At the last count, 30 such hostages had been murdered -- two Americans last week -- sometimes by the medieval method of beheading. It must be terrible to die alone, far from home, at the hands of brutal bigots, and suffering perhaps minutes of agony before consciousness fails. Yet we know of no one acting cravenly or seeking to join his captors. And at least one hostage behaved with exemplary heroism, trying to tear off his mask and defying the terrorists with the words: "Let me show you how an Italian dies."
In the course of 30 years reporting from foreign countries, I have run into many Ken Bigleys over a drink late at night in a hotel bar after hearing a familiar accent. Some were loners. Others, like Bigley himself, had met and married local women in Thailand or India or Bahrain. But almost all of them were proud that their work was helping poorer people to lift themselves up toward a better life. My impression is that this motive is unusually strong among those in Iraq -- for instance, in the two Italian women aid workers whose fate is still unknown.

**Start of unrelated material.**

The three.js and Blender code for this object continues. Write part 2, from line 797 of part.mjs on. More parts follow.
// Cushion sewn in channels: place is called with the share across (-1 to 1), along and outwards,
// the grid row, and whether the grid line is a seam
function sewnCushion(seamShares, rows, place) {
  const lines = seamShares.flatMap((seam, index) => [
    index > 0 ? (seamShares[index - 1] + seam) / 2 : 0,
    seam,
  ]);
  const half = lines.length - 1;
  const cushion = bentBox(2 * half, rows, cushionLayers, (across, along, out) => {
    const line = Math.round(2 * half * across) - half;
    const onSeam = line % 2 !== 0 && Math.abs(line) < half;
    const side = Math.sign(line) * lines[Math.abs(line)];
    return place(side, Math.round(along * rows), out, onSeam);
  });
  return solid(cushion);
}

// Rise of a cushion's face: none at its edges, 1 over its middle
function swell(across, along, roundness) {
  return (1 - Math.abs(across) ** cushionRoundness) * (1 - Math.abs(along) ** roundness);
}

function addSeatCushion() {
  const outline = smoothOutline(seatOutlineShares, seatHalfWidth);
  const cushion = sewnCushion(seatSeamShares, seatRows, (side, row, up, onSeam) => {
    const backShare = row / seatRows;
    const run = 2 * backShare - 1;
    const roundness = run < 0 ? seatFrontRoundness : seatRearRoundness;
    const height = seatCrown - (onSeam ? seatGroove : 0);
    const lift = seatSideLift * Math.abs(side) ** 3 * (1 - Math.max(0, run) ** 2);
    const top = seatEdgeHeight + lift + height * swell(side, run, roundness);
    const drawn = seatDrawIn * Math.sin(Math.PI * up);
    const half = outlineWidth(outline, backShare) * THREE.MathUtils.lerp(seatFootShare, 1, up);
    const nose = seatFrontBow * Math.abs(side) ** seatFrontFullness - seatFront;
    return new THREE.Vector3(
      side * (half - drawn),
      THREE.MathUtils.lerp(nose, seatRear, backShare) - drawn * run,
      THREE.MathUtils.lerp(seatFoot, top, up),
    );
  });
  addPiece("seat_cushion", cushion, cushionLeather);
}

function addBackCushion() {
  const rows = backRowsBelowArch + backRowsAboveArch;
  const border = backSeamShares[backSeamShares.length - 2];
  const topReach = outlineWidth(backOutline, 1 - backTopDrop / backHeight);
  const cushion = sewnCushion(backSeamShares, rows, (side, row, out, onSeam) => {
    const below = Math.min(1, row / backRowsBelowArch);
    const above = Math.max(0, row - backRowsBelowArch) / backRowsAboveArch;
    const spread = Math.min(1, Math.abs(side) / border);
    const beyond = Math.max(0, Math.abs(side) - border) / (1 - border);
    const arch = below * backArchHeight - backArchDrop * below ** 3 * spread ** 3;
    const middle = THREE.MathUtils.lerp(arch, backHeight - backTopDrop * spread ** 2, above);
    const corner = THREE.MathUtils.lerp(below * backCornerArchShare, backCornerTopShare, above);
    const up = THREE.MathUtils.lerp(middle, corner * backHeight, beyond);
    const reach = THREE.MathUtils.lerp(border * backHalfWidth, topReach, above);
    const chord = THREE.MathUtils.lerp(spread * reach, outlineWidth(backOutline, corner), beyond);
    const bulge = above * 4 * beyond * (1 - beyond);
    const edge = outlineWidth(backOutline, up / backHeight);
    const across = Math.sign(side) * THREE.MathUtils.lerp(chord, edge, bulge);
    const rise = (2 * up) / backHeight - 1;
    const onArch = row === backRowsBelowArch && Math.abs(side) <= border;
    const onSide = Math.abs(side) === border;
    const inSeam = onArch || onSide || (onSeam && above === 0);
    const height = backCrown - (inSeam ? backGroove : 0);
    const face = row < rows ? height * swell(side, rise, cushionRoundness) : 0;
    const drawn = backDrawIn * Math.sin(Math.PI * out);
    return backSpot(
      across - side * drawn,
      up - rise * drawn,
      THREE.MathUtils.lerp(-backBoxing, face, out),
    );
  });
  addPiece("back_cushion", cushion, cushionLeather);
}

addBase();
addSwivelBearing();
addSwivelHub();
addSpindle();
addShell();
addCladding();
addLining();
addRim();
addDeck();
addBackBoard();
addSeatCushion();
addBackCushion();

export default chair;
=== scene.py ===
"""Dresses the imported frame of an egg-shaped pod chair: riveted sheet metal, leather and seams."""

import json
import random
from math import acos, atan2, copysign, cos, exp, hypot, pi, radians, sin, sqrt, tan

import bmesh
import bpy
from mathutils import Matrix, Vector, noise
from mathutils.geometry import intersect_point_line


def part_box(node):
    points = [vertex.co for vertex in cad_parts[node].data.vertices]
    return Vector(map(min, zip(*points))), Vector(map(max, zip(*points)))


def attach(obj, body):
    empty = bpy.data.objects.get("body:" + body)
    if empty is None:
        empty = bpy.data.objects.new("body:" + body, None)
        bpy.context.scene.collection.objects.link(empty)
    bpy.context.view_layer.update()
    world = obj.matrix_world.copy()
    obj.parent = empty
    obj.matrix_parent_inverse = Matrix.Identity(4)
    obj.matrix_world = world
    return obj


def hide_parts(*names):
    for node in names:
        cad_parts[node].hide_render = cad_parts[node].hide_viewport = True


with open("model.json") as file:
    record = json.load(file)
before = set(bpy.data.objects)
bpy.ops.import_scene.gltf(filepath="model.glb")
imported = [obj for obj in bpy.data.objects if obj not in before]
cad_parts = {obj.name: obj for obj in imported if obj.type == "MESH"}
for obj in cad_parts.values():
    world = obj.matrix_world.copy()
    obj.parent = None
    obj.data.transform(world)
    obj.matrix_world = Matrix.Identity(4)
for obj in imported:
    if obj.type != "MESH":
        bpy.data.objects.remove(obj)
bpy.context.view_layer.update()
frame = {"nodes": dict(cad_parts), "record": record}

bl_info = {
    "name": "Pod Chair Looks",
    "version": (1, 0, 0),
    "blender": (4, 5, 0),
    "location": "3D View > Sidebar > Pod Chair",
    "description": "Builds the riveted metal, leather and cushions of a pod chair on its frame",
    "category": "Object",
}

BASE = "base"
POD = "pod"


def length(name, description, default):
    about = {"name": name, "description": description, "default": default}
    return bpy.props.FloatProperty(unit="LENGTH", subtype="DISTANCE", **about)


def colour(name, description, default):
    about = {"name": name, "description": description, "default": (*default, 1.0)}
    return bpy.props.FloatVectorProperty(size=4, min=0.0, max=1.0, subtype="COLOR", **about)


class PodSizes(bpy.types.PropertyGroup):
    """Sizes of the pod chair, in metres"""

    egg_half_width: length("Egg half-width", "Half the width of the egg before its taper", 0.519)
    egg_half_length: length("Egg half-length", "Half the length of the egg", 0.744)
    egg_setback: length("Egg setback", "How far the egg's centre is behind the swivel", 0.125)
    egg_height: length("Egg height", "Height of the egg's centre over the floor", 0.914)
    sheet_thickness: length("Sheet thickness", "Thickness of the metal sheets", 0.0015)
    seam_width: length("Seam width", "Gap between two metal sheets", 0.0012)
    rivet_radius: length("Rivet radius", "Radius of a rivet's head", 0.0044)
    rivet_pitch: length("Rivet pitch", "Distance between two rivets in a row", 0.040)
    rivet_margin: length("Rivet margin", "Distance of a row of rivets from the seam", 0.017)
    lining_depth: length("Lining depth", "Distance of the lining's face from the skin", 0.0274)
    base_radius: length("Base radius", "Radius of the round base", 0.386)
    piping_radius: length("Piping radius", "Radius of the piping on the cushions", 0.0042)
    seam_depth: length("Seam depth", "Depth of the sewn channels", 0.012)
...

Hostage-taking has been a staple tactic of Mideast terrorists since the airline hijackings of the early 1970s. The IRA employed it on both sides of the Irish border. In Latin America kidnapping was started by Marxist terrorists in the 1970s, but since then it has become a profitable commercial business. A hostage is taken every hour in Latin America. The hostage is often a son or daughter of the rich. And the victims are often brutally tortured either to encourage the payment of a ransom or as punishment if it is not paid on time.

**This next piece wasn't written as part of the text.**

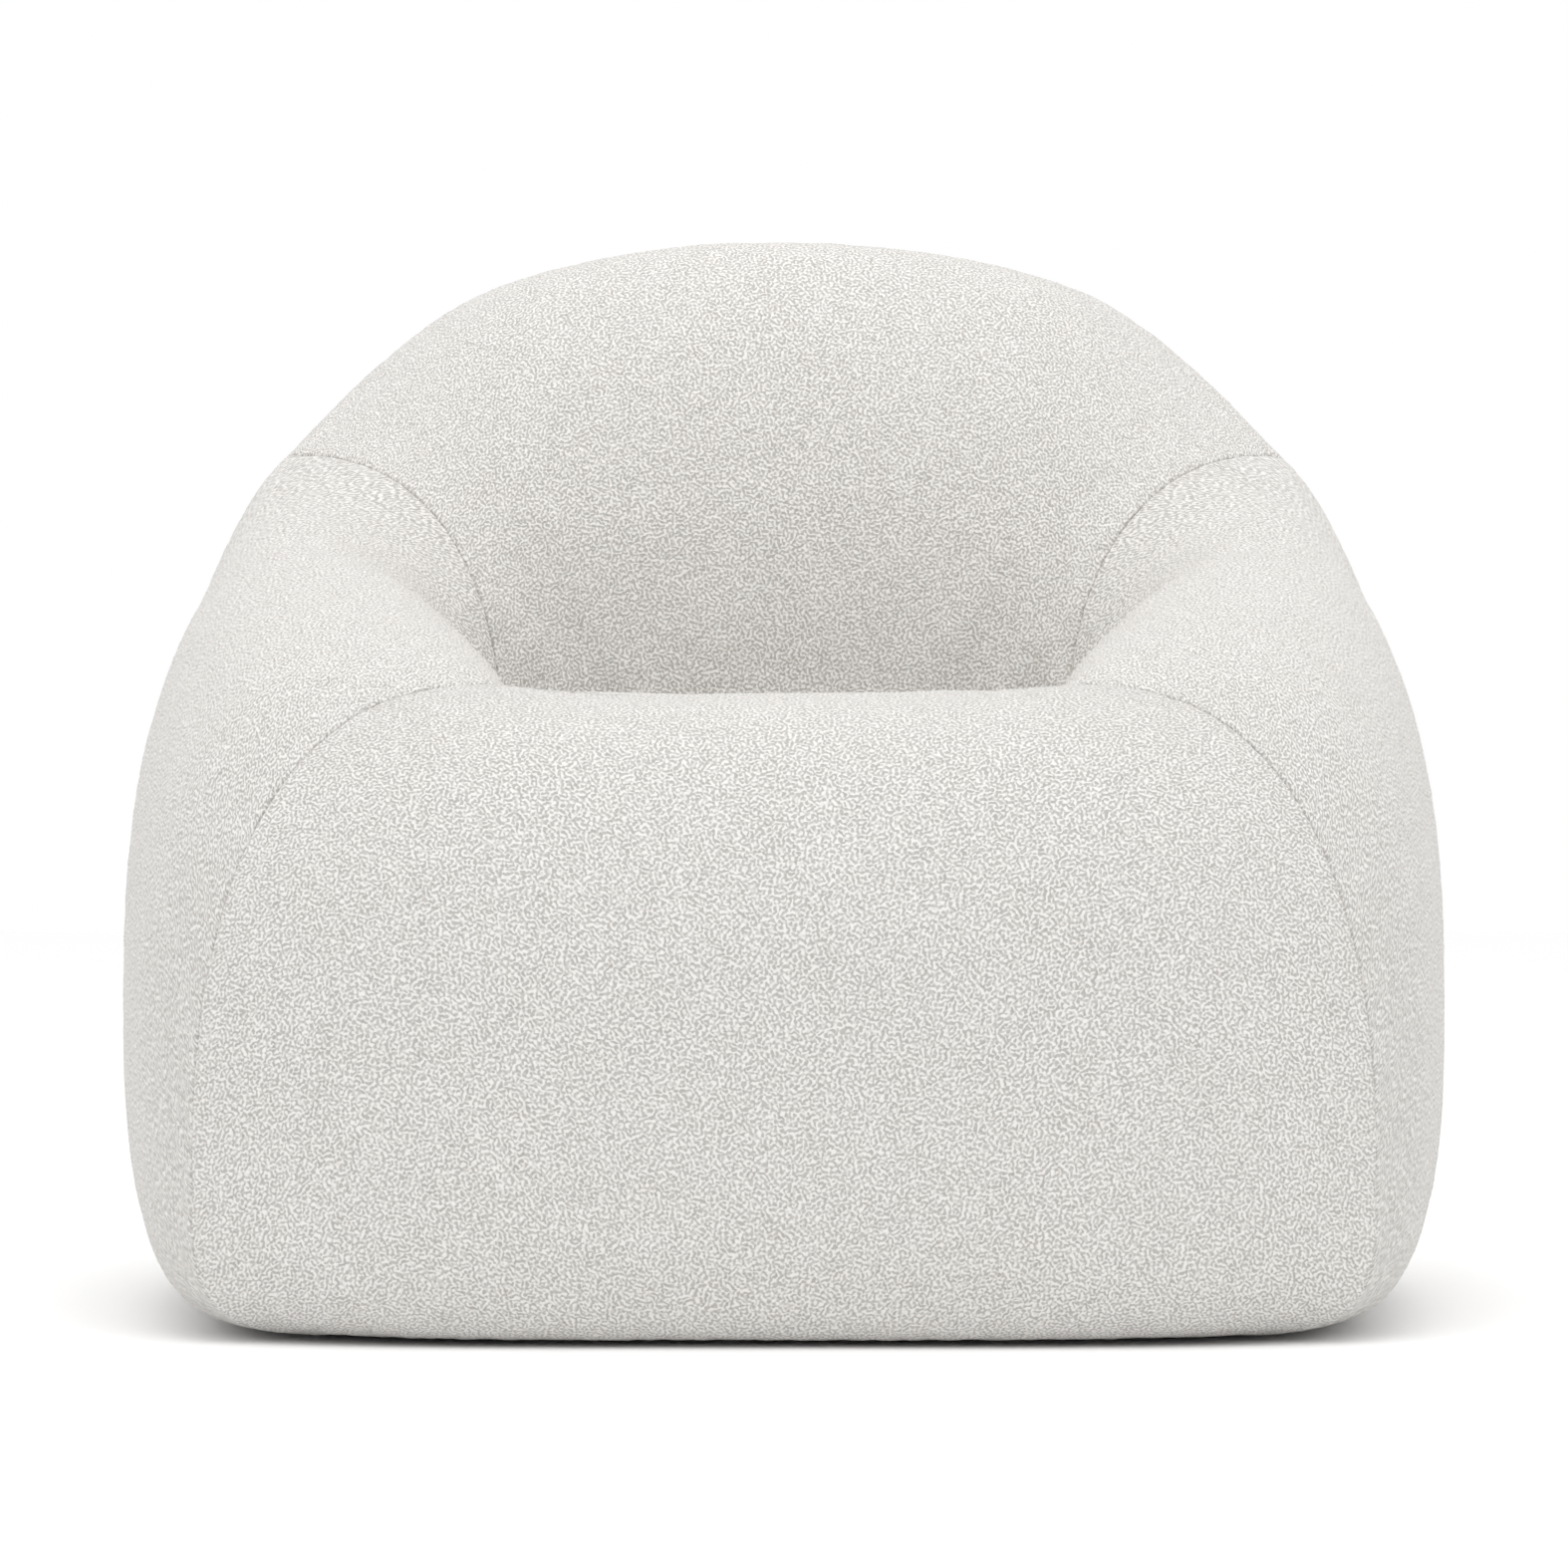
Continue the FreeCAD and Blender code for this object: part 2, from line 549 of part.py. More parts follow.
def make_base():
    ring = flat_plate(outline(BASE_INSET), BASE_Z, BASE_TOP)
    hatch = box(-HATCH_X, HATCH_X, HATCH_FRONT, HATCH_REAR, BASE_Z - 1, BASE_TOP + 1)
    corners = [e for e in hatch.Edges if abs(e.Vertexes[0].Z - e.Vertexes[1].Z) > PLY]
    save("base_ring", ring.cut(hatch.makeFillet(HATCH_CORNER, corners)))
    for side_name, side in SIDES:
        outer, inner = side * BOX_X, side * (BOX_X - POST)
        low, high = min(outer, inner), max(outer, inner)
        for end, y in (("front", BOX_FRONT), ("rear", BOX_REAR - POST)):
            post = box(low, high, y, y + POST, BASE_TOP + FIT, RAIL_TOP)
            save("%s_%s_post" % (side_name, end), post)
        rail_low, rail_high = sorted((side * BOX_X, side * (BOX_X - RAIL)))
        save("%s_seat_rail" % side_name, box(rail_low, rail_high, BOX_FRONT + POST + JOINT_PLAY,
                                             BOX_REAR - POST - JOINT_PLAY, RAIL_BOTTOM, RAIL_TOP))
    span = BOX_X - POST - JOINT_PLAY
    save("front_seat_rail", box(-span, span, BOX_FRONT, BOX_FRONT + RAIL, RAIL_BOTTOM, RAIL_TOP))
    save("rear_seat_rail", box(-span, span, BOX_REAR - RAIL, BOX_REAR, RAIL_BOTTOM, RAIL_TOP))
    reach = BOX_X - RAIL - JOINT_PLAY
    save("centre_brace", box(-reach, reach, BRACE_FRONT, BRACE_FRONT + RAIL, BRACE_BOTTOM, BRACE_TOP))


def zigzag(x, y0, y1):
    """The centre line of a sinuous spring: runs across, joined by half circles."""
    runs = int((y1 - y0) / (2 * SPRING_BEND))
    start = (y0 + y1) / 2 - runs * SPRING_BEND
    edges, direction = [], 1.0
    for i in range(runs + 1):
        y = start + i * 2 * SPRING_BEND
        a, b = V(x - direction * SPRING_HALF, y, SPRING_Z), V(x + direction * SPRING_HALF, y, SPRING_Z)
        edges.append(Part.LineSegment(a, b).toShape())
        if i < runs:
            middle = V(b.x + direction * SPRING_BEND, y + SPRING_BEND, SPRING_Z)
            end = V(b.x, y + 2 * SPRING_BEND, SPRING_Z)
            edges.append(Part.Arc(b, middle, end).toShape())
        direction = -direction
    return Part.Wire(edges), start, start + runs * 2 * SPRING_BEND


def make_seat_suspension():
    clips = []
    for number, x in enumerate(SPRING_X, 1):
        path, first_y, last_y = zigzag(x, BOX_FRONT + SPRING_END, BOX_REAR - SPRING_END)
        start = path.Edges[0].Vertexes[0].Point
        profile = Part.Wire([Part.makeCircle(SPRING_WIRE / 2, start, V(1, 0, 0))])
        save("seat_spring_%d" % number, path.makePipeShell([profile], True, True))
        for y in (first_y, last_y):
            clips.append(spring_clip(x, y))
    save("spring_clips", Part.Compound(clips))
    z = SPRING_Z + SPRING_WIRE / 2 + TIE_WIRE / 2 + WIRE_PLAY
    length = SPRING_X[-1] - SPRING_X[0] + 2 * TIE_OVERHANG
    wires = [Part.makeCylinder(TIE_WIRE / 2, length, V(-length / 2, y, z), V(1, 0, 0)) for y in TIE_PLACES]
    save("tie_wires", Part.Compound(wires))
    pad_z = z + TIE_WIRE / 2 + PAD_PLAY
    save("spring_pad", box(-PAD_X, PAD_X, PAD_FRONT, PAD_REAR, pad_z, pad_z + PAD_THICK))


def spring_clip(x, y):
    """A folded steel clip: a foot on the rail, a bend, and a lip over the wire."""
    low, high = RAIL_TOP + CLIP_SEAT, SPRING_Z + SPRING_WIRE / 2 + CLIP_PLAY
    left, right, front = x - CLIP_WIDE / 2, x + CLIP_WIDE / 2, y - CLIP_REACH
    foot = box(left, right, front, y + CLIP_REACH, low, low + CLIP_SHEET)
    lip = box(left, right, front, y + CLIP_REACH / 2, high, high + CLIP_SHEET)
    bend = box(left, right, front, front + CLIP_SHEET, low, high + CLIP_SHEET)
    return foot.fuse(lip).fuse(bend)


def make_underside():
    places = [(side * x, y) for _, side in SIDES for x, y in GLIDE_PLACES]
    dust = flat_plate(outline(DUST_INSET), DUST_Z, DUST_Z + DUST_THICK)
    nails = []
    names = ("left_front_glide", "left_rear_glide", "right_front_glide", "right_rear_glide")
    for name, (x, y) in zip(names, places):
        head = cylinder(NAIL_HEAD_R, x, y, NAIL_HEAD[0], NAIL_HEAD[1])
        nail = head.fuse(cylinder(NAIL_R, x, y, NAIL_HEAD[1], BASE_TOP - NAIL_STOP))
        nails.append(nail)
        glide = cylinder(GLIDE_R, x, y, 0.0, DUST_Z - GLIDE_PLAY)
        rims = [e for e in glide.Edges if e.Closed and abs(e.Vertexes[0].Z) < 1e-6]
        save(name, glide.makeChamfer(GLIDE_CHAMFER, rims).cut(nail))
        dust = dust.cut(cylinder(NAIL_R, x, y, 0.0, BASE_TOP))
        parts["base_ring"] = parts["base_ring"].cut(cylinder(NAIL_R, x, y, 0.0, BASE_TOP - NAIL_STOP))
    save("glide_nails", Part.Compound(nails))
    save("dust_cover", dust)
    save("dust_cover_staples", Part.Compound(staples()))


def staples():
    """Staple crowns around the edge of the dust cover."""
    points = outline(DUST_INSET + STAPLE_INSET)
    curve = Part.BSplineCurve()
    curve.interpolate([V(p.x, p.y, 0) for p in points], True)
    made = []
    length = curve.length()
    for i in range(STAPLE_COUNT):
        place = curve.parameterAtDistance(length * i / STAPLE_COUNT, curve.FirstParameter)
        at, along = curve.value(place), curve.tangent(place)[0]
        crown = Part.makeBox(STAPLE[0], STAPLE[1], STAPLE[2], V(-STAPLE[0] / 2, -STAPLE[1] / 2, 0))
        crown.rotate(V(0, 0, 0), V(0, 0, 1), math.degrees(math.atan2(along.y, along.x)))
        crown.translate(V(at.x, at.y, DUST_Z - STAPLE[2] - STAPLE_PLAY))
        made.append(crown)
    return made


def make_screws():
    """Countersunk screws up through the base ring into the ribs and posts, with their holes."""
    screws = []
    for name, shape in list(parts.items()):
        if not name.endswith(("_rib", "_post")):
            continue
        for x, y in screw_places(shape, name.endswith("_post")):
            shaft = cylinder(SCREW_R, x, y, BASE_Z + SCREW_HEAD_H, BASE_TOP + SCREW_REACH)
            head = Part.makeCone(SCREW_HEAD_R, SCREW_R, SCREW_HEAD_H, V(x, y, BASE_Z), V(0, 0, 1))
            screw = shaft.fuse(head)
            screws.append(screw)
            parts["base_ring"] = parts["base_ring"].cut(screw)
            parts[name] = parts[name].cut(screw)
    save("frame_screws", Part.Compound(screws))


def screw_places(shape, one):
    """Where the screws go under a rib or post: one in the middle, or two spread along the foot."""
    foot = [f for f in shape.Faces if abs(f.CenterOfMass.z - BASE_TOP - FIT) < 0.05]
    middle = foot[0].CenterOfMass
    if one:
        return [(middle.x, middle.y)]
    ends = [v.Point for v in foot[0].Vertexes]
    far = max(ends, key=lambda p: (p - middle).Length)
    reach = far - middle
    return [(middle.x + k * reach.x * 0.5, middle.y + k * reach.y * 0.5) for k in (-1, 1)]


make_soft_layers()
make_boards()
make_hoop()
make_ribs()
make_base()
make_seat_suspension()
make_underside()
make_screws()

os.makedirs("parts", exist_ok=True)
for name, shape in parts.items():
    shape.exportStep(os.path.join("parts", name + ".step"))
    print("%-26s solids %2d valid %s volume %.0f cm3" % (name, len(shape.Solids), shape.isValid(),
                                                         shape.Volume / 1000.0))
print(len(parts), "nodes")
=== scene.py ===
import functools
import json
import math

import bpy
import numpy as np
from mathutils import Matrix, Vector


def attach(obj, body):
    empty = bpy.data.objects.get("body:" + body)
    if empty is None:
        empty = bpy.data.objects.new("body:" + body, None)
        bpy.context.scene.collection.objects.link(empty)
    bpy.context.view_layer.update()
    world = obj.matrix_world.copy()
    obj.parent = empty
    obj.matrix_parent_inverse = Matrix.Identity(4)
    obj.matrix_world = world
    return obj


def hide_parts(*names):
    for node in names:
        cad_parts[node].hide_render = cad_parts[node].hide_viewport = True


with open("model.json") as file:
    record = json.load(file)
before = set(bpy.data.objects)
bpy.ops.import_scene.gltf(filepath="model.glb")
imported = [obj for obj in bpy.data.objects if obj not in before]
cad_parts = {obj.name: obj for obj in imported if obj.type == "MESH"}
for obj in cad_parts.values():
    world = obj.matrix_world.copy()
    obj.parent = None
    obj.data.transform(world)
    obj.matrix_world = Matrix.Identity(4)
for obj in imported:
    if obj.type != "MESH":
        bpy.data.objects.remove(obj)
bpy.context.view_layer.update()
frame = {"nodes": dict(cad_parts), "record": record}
scene = bpy.context.scene

# Upholstered tub armchair, in metres: +Z up, the chair faces -Y. The cover is drawn with the same
# sections as the CAD body. Each section stands on a page that runs from the inner crease out to the
# chair's outline, and the pages fan round from the middle of the back to the front seam.

MM = 0.001

# ---------------------------------------------------------------- the body's shape, as in the CAD
HALF_WIDTH, BACK_HEIGHT, BACK_Y, FRONT_Y = 496.0, 831.0, 450.0, -450.0
SEAT_CROWN, SEAT_REAR = 467.0 * MM, 415.0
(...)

Yet 40 years ago hostage-taking seemed a concept from the distant past -- something like slavery and piracy that Victorian imperialists had stopped in their old-fashioned self-righteous way. Like hostage-taking, however, piracy and slavery are making a comeback. Piracy flourishes in parts of southeast Asia, slavery in parts of Africa such as Sudan, and hostage-taking in the Middle East and Latin America.
In general they advance where terrorism has blazed the way by revealing the impotence of law and government when they are not backed by the self-confident application of lawful force. The post-modern world lacks self-confidence and shrinks from using force. It places its trust in treaties and conventions that it enforces only against those who agree in advance to be bound by them. Thus, in the week that its citizens were pleading for their lives in Iraq, the European Union was mainly concerned to prevent Turkey from making adultery a criminal offense -- a droll illustration of "European values."
This high-minded timidity permeates modern culture at high and low levels. For instance, a recent thriller about hostage-taking, "Man on Fire," directed by Tony Scott and based on a novel by A.J. Quinnell, received harsh critical reviews precisely because it seemed to approve of revenge and vigilantism.
Creasy, played by Denzel Washington, is a burnt-out former mercenary who becomes a bodyguard to a young girl in Mexico City. She gradually draws him back from his suicidal despair by her frank affection. When she is kidnapped and apparently murdered, he methodically sets out to find and kill the men responsible -- in very brutal ways. As in the 1970s Charles Bronson movie, "Death Wish," the viewer essentially sympathizes with Creasy. The critics thought this a crudely vicious message on both occasions.
But as Bacon pointed out: "Revenge is a kind of wild justice." It will inevitably -- and arguably rightly -- become the resort of decent people when law and government fail to deliver justice. Post-modern governments fail in just that way. Humanitarian bodies such as Amnesty International are even worse: They practice a sort of unilateral civil libertarianism that holds governments to account for the smallest infraction of civil liberty but treats terrorism as a natural disaster. Transnational bodies like the U.N. and the EU are worse -- they seek to take the weapons of war and capital punishment from us in our struggles against terrorism, slavery, piracy and hostage-taking and to force us to rely instead on their own paper resolutions and elevated principles.
All these responses -- from the critical reactions to "Man on Fire" to the E.U.'s prohibition of capital punishment -- are overcivilized. That sounds almost like a compliment, as if it meant more civilized. In fact, to be overcivilized is to be less civilized because genuine civilization includes a robust willingness to enforce its order and truths on anarchy, violence, murder and superstition.
As long as we remain overcivilized, anarchy, violence, murder and superstition will continue their sinister recovery -- until one day you may think you hear your own mother's voice on the network news.
I think that the job of a professional military is to be uncivilized, that civilian may remain civilized.